Mr. Marcus said he is hoping that, in deciding whether to treat anti-Zionist or anti-Israeli statements as amounting to anti-Semitic harassment, the Education Department “takes seriously” a “working definition of anti-Semitism” adopted in 2004 by the European Union Monitoring Centre on Racism and Xenophobia, now known as the European Union Agency for Fundamental Rights. That advisory body’s definition said anti-Semitic statements can include statements that deny the Jewish people their right to self-determination, apply a double standard to Israel “by requiring of it a behavior not expected or demanded of any democratic nation,” hold Jews collectively responsible for the actions of Israel, or compare contemporary Israeli policies to the policies of the Nazis.
Cary Nelson, president of the American Association of University Professors, said he could conceive of a faculty member’s criticisms of Israel crossing the line into anti-Semitism if they included, for example, a “rant” against Jewish people in general. And in the case of Kaukab Siddique, a tenured associate professor of literature at Lincoln University, in Pennsylvania, who has come under fire for calling for the destruction of Israel, Mr. Nelson said Thursday that the university has grounds to question Mr. Siddique’s professional competence, given his denial that the Holocaust occurred.
But, Mr. Nelson said, statements comparing the Israeli government to the Nazis or questioning the right of Israel to exist as a nation state are well within the bounds of discourse covered by academic freedom.
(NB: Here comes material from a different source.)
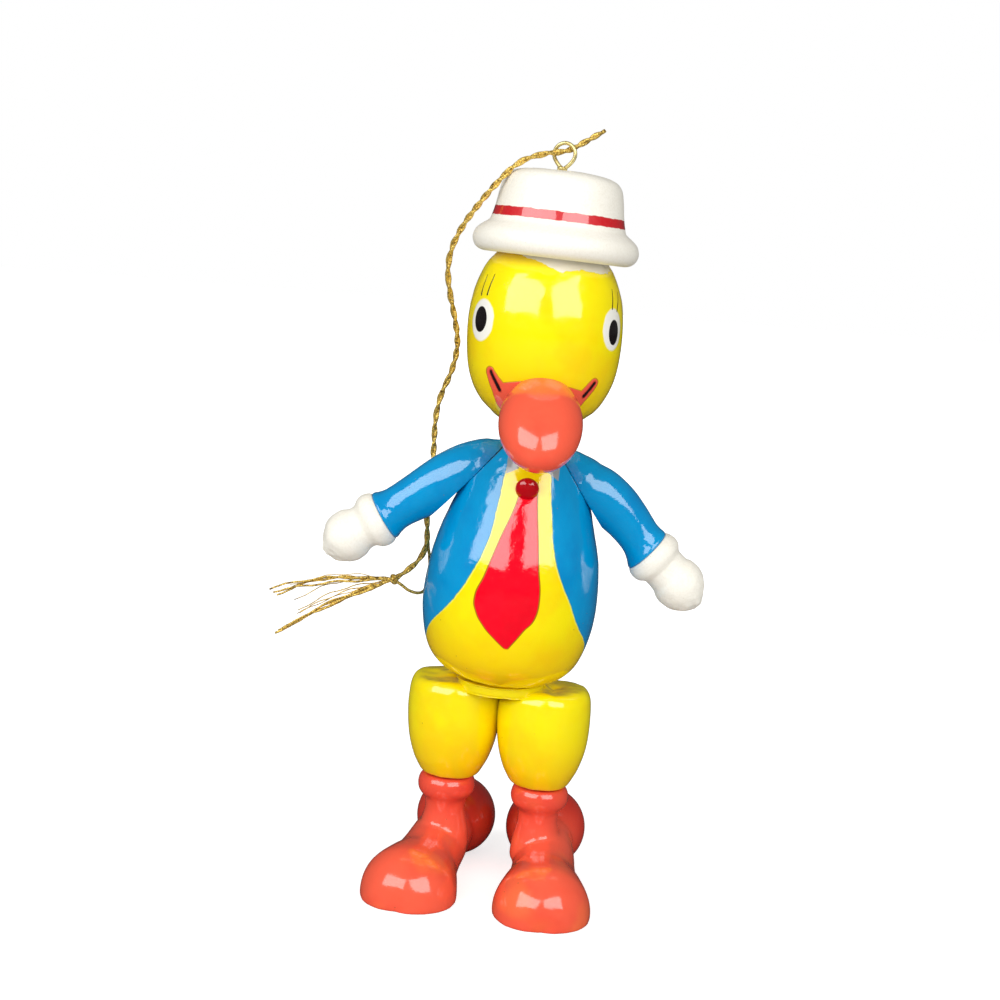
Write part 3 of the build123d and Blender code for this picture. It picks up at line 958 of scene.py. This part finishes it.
def make_torso():
    mesh = turned(TORSO_SIDE, around=192, steps=10, wobble=0.05)
    for side, sign in SIDES:
        out = flat_out if sign > 0 else mirrored(flat_out)
        point = (FLAT_POINT if sign > 0 else mirrored(FLAT_POINT)) - out * FLAT_GAP
        mesh = cut(mesh, point, out)
    mesh = notched(mesh)
    torso = new_object("torso_pear", to_metres(mesh, torso_frame), "body", "torso_enamel", "torso")
    coat(torso, torso_paint())
    knot_at = middle("tie_knot")
    knot = ball((1.75, 1.1, 1.75), Matrix.Identity(4), 24)
    place = Matrix.Translation(knot_at) @ Matrix.Rotation(math.radians(20), 4, "X")
    piece = new_object("tie_knot_button", to_metres(knot, place), "body", "red_enamel", "tie_knot")
    coat(piece, materials["red"])


make_torso()


# =====================================================================
# Arms
# =====================================================================
ARM_DROP = {"left": math.radians(38.0), "right": math.radians(36.6)}
SLEEVE_LENGTH = {"left": 14.35, "right": 15.4}
SLEEVE_BOW = {"left": 1.2, "right": 0.25}
SHOULDER_END = Vector((8.3, 0, 64.4))
SLEEVE_SIDE = [
    (0, -0.02), (3.4, -0.02), (3.75, 0.05), (3.8, 0.35), (3.5, 1.2), (3.3, 2.4), (3.4, 4.5), (3.8, 8.0),
    (4.1, 11.0),
]
# the sleeve's blunt upper end, from the wrist to shoulder length on
SHOULDER_SIDE = [(4.2, -1.4), (4.05, 0.3), (3.6, 2.1), (2.7, 4.1), (1.4, 5.4), (0, 5.8)]
CUFF_SIDE = [(0, 0.0), (3.3, 0.0), (4.05, 0.35), (4.35, 1.3), (4.2, 2.3), (3.7, 3.0), (3.45, 3.5)]
HAND_REACH = {"left": 7.0, "right": 6.3}
HAND_RADIUS = 4.0


def along_z(origin, direction):
    """A place whose Z runs along a direction."""
    return Matrix.Translation(origin) @ direction.to_track_quat("Z", "Y").to_matrix().to_4x4()


def arc(radius, centre, first, last, step=15):
    """(radius, height) points of a ball's side, by the angle from its near pole."""
    angles = [math.radians(a) for a in range(first, last + 1, step)]
    return [(radius * math.sin(a), centre - radius * math.cos(a)) for a in angles]


def make_arm(side, sign):
    down = Vector((math.cos(ARM_DROP[side]), 0, -math.sin(ARM_DROP[side])))
    upper = Vector((math.sin(ARM_DROP[side]), 0, math.cos(ARM_DROP[side])))
    length = SLEEVE_LENGTH[side]
    wrist = SHOULDER_END + down * length
    out, point = flat_out.copy(), FLAT_POINT + flat_out * FLAT_GAP
    if sign < 0:
        down, upper, wrist, out, point = (mirrored(v) for v in (down, upper, wrist, out, point))
    shoulder = [(radius, length + height) for radius, height in SHOULDER_SIDE]
    sleeve = turned(SLEEVE_SIDE + shoulder, around=96, wobble=0.08)
    sleeve.transform(along_z(wrist, -down))
    for vertex in sleeve.vertices:
        share = min(max((wrist - vertex.co).dot(down) / length, 0.0), 1.0)
        vertex.co += upper * SLEEVE_BOW[side] * math.sin(math.pi * share)
    sleeve = cut(sleeve, point, -out)
    body = "arm_" + side
    piece = new_object("sleeve_" + side + "_painted", to_metres(sleeve, torso_frame), body, "blue_enamel",
                       "sleeve_" + side)
    coat(piece, materials["blue"])
    hand = turned(CUFF_SIDE + arc(HAND_RADIUS, HAND_REACH[side], 60, 180), around=96, wobble=0.15)
    hand.transform(along_z(wrist, down))
    piece = new_object("hand_" + side + "_painted", to_metres(hand, torso_frame), body, "ivory_paint",
                       "hand_" + side)
    coat(piece, materials["ivory"])


for side, sign in SIDES:
    make_arm(side, sign)


# =====================================================================
# Hips, thighs and boots
# =====================================================================
DISC_SIDE = [(0, 31.0), (5.8, 31.0), (6.35, 31.15), (6.6, 31.6), (6.6, 32.4), (6.4, 32.8), (0, 32.8)]
THIGH_SIDE = [
    (0, 16.42), (4.0, 16.42), (4.45, 16.6), (5.1, 17.6), (5.97, 19.4), (6.83, 22.4), (7.2, 25.8), (7.2, 28.4),
    (7.05, 30.3), (6.75, 31.2), (6.1, 31.85), (5.0, 31.98), (0, 32.0),
]
THIGH_TOP = 32.0
THIGH_RADIUS = 7.35
INNER_CUT_START = 4.6
SKIN_VOXEL = 0.25
INNER_CUT_SLOPE = math.radians(28.0)
SPOOL_SIDE = [
    (0, 4.0), (3.6, 4.0), (3.9, 6.5), (3.5, 8.7), (3.1, 10.5), (3.3, 12.2), (4.2, 13.3), (4.5, 14.3),
    (4.4, 15.3), (4.0, 16.05), (3.6, 16.22), (0, 16.22),
]
FOOT_SIDE = [
    (0, 0.0), (3.9, 0.0), (4.5, 3.0), (4.75, 6.1), (4.9, 9.1), (5.3, 12.1), (6.3, 15.1), (7.15, 18.0),
    (7.35, 20.0), (6.75, 22.5), (5.1, 24.8), (2.6, 26.1), (0, 26.4),
]
FOOT_START = Vector((0, 6.0, 5.8))
FOOT_SLOPE = math.radians(14.5)
HEEL_RADIUS = 6.4
HEEL_MIDDLE = Vector((0, 9.8, 6.25))
FOOT_OFFSET = {"left": 1.45, "right": 0.9}
TOE_OUT = {"left": -1.5, "right": 15.5}


def make_legs():
    place = Matrix.Translation(Vector((hip.x, hip.y, sole)))
    mesh = to_metres(turned(DISC_SIDE, wobble=0.05), place)
    disc = new_object("hip_disc_painted", mesh, "body", "yellow_enamel", "hip_disc")
    coat(disc, materials["yellow"])
    for side, sign in SIDES:
        ankle = Vector(joints["ankle_" + side + "_swivel"]["pos_m"])
        thigh_low, thigh_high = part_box("thigh_" + side)
        outer = thigh_high.x if sign > 0 else thigh_low.x
        axis_x = outer - sign * THIGH_RADIUS * MM
        mesh = turned(THIGH_SIDE, around=128, wobble=0.08)
        mesh.transform(Matrix.Translation(Vector(((axis_x - hip.x) / MM, 0, 0))))
        start = Vector((sign * INNER_CUT_START, 0, THIGH_TOP))
        away = Vector((-sign * math.sin(INNER_CUT_SLOPE), 0, math.cos(INNER_CUT_SLOPE)))
        mesh = cut(mesh, start - away * 0.02, away)
        mesh = blended(mesh, SKIN_VOXEL, 26)
        place = Matrix.Translation(Vector((hip.x, ankle.y, sole)))
        thigh = new_object("thigh_" + side + "_painted", to_metres(mesh, place), "body", "yellow_enamel",
                           "thigh_" + side)
        coat(thigh, materials["yellow"])
        make_boot(side, sign, Matrix.Translation(Vector((ankle.x, ankle.y, sole))))


def make_boot(side, sign, place):
    """Heel ball, turned foot and ankle spool under one skin, with a flat sole."""
    down = Vector((0, 0, -1))
    shift = Matrix.Translation(Vector((sign * FOOT_OFFSET[side], 0, 0)))
    foot = turned(FOOT_SIDE)
    foot.transform(shift @ Matrix.Translation(FOOT_START) @ Matrix.Rotation(math.pi / 2 + FOOT_SLOPE, 4, "X"))
    lumps = [ball((HEEL_RADIUS,) * 3, shift @ Matrix.Translation(HEEL_MIDDLE)), turned(SPOOL_SIDE), foot]
    lumps = [cut(lump, Vector(), down) for lump in lumps]
    skin = cut(blended(joined(lumps), SKIN_VOXEL, 14), Vector(), down)
    turn = place @ Matrix.Rotation(math.radians(sign * TOE_OUT[side]), 4, "Z")
    piece = new_object("boot_" + side + "_painted", to_metres(skin, turn), "boot_" + side, "coral_enamel",
                       "shoe_" + side, "ankle_spool_" + side)
    coat(piece, materials["coral"])


make_legs()

for name, node in frame["nodes"].items():
    if "dowel" in name or "peg" in name:
        node.data.materials.clear()
        node.data.materials.append(materials["wood"])


# =====================================================================
# Floor, lights and background
# =====================================================================
FLOOR_TONE = (0.7, 0.7, 0.7, 1.0)
FLOOR_IN_GLOSS = (0.06, 0.06, 0.06, 1.0)  # so the enamel mirrors a dark room, not a white floor


def make_floor():
    made = bmesh.new()
    bmesh.ops.create_grid(made, x_segments=2, y_segments=2, size=3.0)
    mesh = bpy.data.meshes.new("floor")
    made.to_mesh(mesh)
    made.free()
    floor = bpy.data.objects.new("floor", mesh)
    floor.location.z = sole
    scene.collection.objects.link(floor)
    paint = Paint("floor_paper")
    paint.shader.inputs["Roughness"].default_value = 0.9
    paint.shader.inputs["Specular IOR Level"].default_value = 0.0
    paint.shader.inputs["Emission Color"].default_value = (1.0, 1.0, 1.0, 1.0)
    seen = paint.tree.nodes.new("ShaderNodeLightPath")
    tone = paint.mix(seen.outputs["Is Glossy Ray"], FLOOR_TONE, FLOOR_IN_GLOSS)
    paint.wire(tone, paint.shader.inputs["Base Color"])
    glow = paint.ramp(paint.vector("LENGTH", paint.spot), 40.0, 350.0, 0.7, 1.05)
    glow = paint.math("MULTIPLY", glow, seen.outputs["Is Camera Ray"])
    paint.wire(glow, paint.shader.inputs["Emission Strength"])
    mesh.materials.append(paint.material)


def make_softbox(name, turns, rises, distance, glow):
    """A rectangular light that faces the duck and fills a range of directions, with an even glow."""
    turn, rise = (turns[0] + turns[1]) / 2, (rises[0] + rises[1]) / 2
    width = 2 * distance * math.tan(math.radians(turns[1] - turns[0]) / 2)
    height = 2 * distance * math.tan(math.radians(rises[1] - rises[0]) / 2)
    data = bpy.data.lights.new(name, "AREA")
    data.shape = "RECTANGLE"
    data.size = width
    data.size_y = height
    data.energy = glow * math.pi * width * height
    light = bpy.data.objects.new(name, data)
    a, b = math.radians(turn), math.radians(rise)
    out = Vector((math.sin(a) * math.cos(b), -math.cos(a) * math.cos(b), math.sin(b)))
    aim = hip + Vector((0, 0, 35 * MM))
    light.location = aim + out * distance
    light.rotation_euler = (-out).to_track_quat("-Z", "Y").to_euler()
    scene.collection.objects.link(light)


SOFTBOX_RISES = (10.0, 46.0)
SOFTBOX_DISTANCE = 0.9
SOFTBOX_GLOW = 3.3
ROOM_GLOW = 0.33
ROOM_GLOW_IN_GLOSS = 0.06


def make_light():
    make_softbox("softbox_left", (-67.0, -12.0), SOFTBOX_RISES, SOFTBOX_DISTANCE, SOFTBOX_GLOW)
    make_softbox("softbox_right", (10.0, 53.0), SOFTBOX_RISES, SOFTBOX_DISTANCE, SOFTBOX_GLOW)
    world = bpy.data.worlds.new("studio")
    scene.world = world
    world.use_nodes = True
    nodes, links = world.node_tree.nodes, world.node_tree.links
    background = nodes["Background"]
    seen = nodes.new("ShaderNodeLightPath")
    ambient = nodes.new("ShaderNodeMix")
    ambient.inputs[2].default_value = ROOM_GLOW
    ambient.inputs[3].default_value = ROOM_GLOW_IN_GLOSS
    links.new(seen.outputs["Is Glossy Ray"], ambient.inputs[0])
    strength = nodes.new("ShaderNodeMix")
    links.new(ambient.outputs[0], strength.inputs[2])
    strength.inputs[3].default_value = 1.0
    links.new(seen.outputs["Is Camera Ray"], strength.inputs[0])
    links.new(strength.outputs[0], background.inputs["Strength"])
    background.inputs["Color"].default_value = (1.0, 1.0, 1.0, 1.0)


make_floor()
make_light()
scene.view_settings.view_transform = "Standard"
The European Union agency’s definition, he said, is “unacceptable” and “certainly is not compatible with academic freedom.”
The Academic Senate of the University of California at Santa Barbara last year investigated a sociology professor who had been accused of anti-Semitism for sending students an e-mail message that likened Israel’s treatment of the Palestinians in Gaza to Nazi atrocities against Jews. The investigation was later dropped, however, as was a subsequent Academic Senate investigation of its own handling of the matter.